Epsilon doesn't normally keep the previous version of a file around when you save a modified version. If you want backups of saved files, you can set the buffer-specific variable want-backups to 1, using the set-variable command described in Variables. If this variable is 1, the first time you save a file in a session, Epsilon will first preserve the old version by renaming any existing file with that name to a file with the extension ".bak". For instance, saving a new version of the file text.c preserves the old version in text.bak. (If you delete a file's buffer and later read the file again, Epsilon treats this as a new session and makes a new backup copy the next time you save.) If want-backups variable is 2, Epsilon will do this each time you save the file, not just the first time. The backup-by-renaming variable controls whether Epsilon backs up files by renaming them (faster) or copying them (necessary in some environments to preserve attached attributes).

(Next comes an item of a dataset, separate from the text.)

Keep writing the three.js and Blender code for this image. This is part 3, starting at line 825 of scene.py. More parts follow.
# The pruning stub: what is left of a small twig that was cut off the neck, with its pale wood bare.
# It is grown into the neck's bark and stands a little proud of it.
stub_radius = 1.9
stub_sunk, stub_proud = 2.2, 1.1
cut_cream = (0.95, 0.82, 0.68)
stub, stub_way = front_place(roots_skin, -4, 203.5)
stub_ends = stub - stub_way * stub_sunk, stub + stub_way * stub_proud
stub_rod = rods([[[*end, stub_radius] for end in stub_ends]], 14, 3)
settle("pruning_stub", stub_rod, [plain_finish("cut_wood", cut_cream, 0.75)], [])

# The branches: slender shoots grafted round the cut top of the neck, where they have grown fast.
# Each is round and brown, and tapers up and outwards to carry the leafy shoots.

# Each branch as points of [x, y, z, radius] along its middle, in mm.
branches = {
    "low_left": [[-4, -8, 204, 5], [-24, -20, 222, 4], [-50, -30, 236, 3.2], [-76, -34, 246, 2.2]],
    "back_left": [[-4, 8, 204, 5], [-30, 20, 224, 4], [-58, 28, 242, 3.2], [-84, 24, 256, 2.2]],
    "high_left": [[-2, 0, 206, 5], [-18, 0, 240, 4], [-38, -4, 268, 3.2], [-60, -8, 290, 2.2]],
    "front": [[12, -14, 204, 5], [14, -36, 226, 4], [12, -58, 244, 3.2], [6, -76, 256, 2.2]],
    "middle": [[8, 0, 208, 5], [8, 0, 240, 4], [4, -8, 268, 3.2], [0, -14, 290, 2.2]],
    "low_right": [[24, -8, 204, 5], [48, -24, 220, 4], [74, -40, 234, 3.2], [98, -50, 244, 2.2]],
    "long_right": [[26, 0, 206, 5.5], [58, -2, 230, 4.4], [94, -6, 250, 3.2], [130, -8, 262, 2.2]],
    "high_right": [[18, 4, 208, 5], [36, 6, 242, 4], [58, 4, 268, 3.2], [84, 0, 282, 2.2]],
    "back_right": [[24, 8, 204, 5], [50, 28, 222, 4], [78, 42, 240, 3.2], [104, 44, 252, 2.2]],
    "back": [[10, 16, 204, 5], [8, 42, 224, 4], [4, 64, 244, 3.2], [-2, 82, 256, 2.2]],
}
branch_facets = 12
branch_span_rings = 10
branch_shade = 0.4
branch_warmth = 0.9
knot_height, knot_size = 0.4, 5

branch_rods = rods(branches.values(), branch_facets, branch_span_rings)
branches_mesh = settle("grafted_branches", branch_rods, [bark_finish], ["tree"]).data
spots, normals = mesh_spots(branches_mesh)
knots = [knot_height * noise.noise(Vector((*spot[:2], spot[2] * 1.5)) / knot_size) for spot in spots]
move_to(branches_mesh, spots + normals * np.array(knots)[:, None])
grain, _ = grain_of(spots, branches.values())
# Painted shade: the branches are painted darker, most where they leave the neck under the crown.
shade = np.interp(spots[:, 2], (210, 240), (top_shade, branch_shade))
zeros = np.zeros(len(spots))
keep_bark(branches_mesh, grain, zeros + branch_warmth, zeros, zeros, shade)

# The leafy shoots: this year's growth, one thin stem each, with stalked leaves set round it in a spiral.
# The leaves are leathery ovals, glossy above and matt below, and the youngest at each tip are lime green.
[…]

You can change the name Epsilon uses for a backup file by setting the variable backup-name, which holds a file name template (see the next section). The default setting %p%b.bak uses the same path and base file name as the original file but replaces the extension with .bak.

Epsilon automatically saves a copy of each modified file periodically, into a separate file with a name like #file.c.asv#, then deletes the autosaved file when you tell it to save the original (and when Epsilon exits). The variable want-auto-save controls this. Epsilon uses a template (see above) to construct the name of each auto save file, stored in the variable auto-save-name. Other bits in the want-auto-save variable let you make auto-saving more verbose, or tell Epsilon not to automatically delete auto-saved files when exiting, or when the file is saved normally.

You can alter the number of keystrokes it waits between autosaves by setting the variable auto-save-count. Epsilon also auto-saves after you've been idle for 30 seconds; set the auto-save-idle-seconds variable to alter this number. Very large buffers will never be auto-saved; see the auto-save-biggest-file variable to alter this.

Sometimes you may want to explicitly write the buffer out to a file for backup purposes, but may not want to change the name of the file associated with the buffer. For that, use the copy-to-file command on Ctrl-F7. It asks you for the name of a file, and writes the buffer out to that file, but subsequent Ctrl-x Ctrl-s's will save to the original file.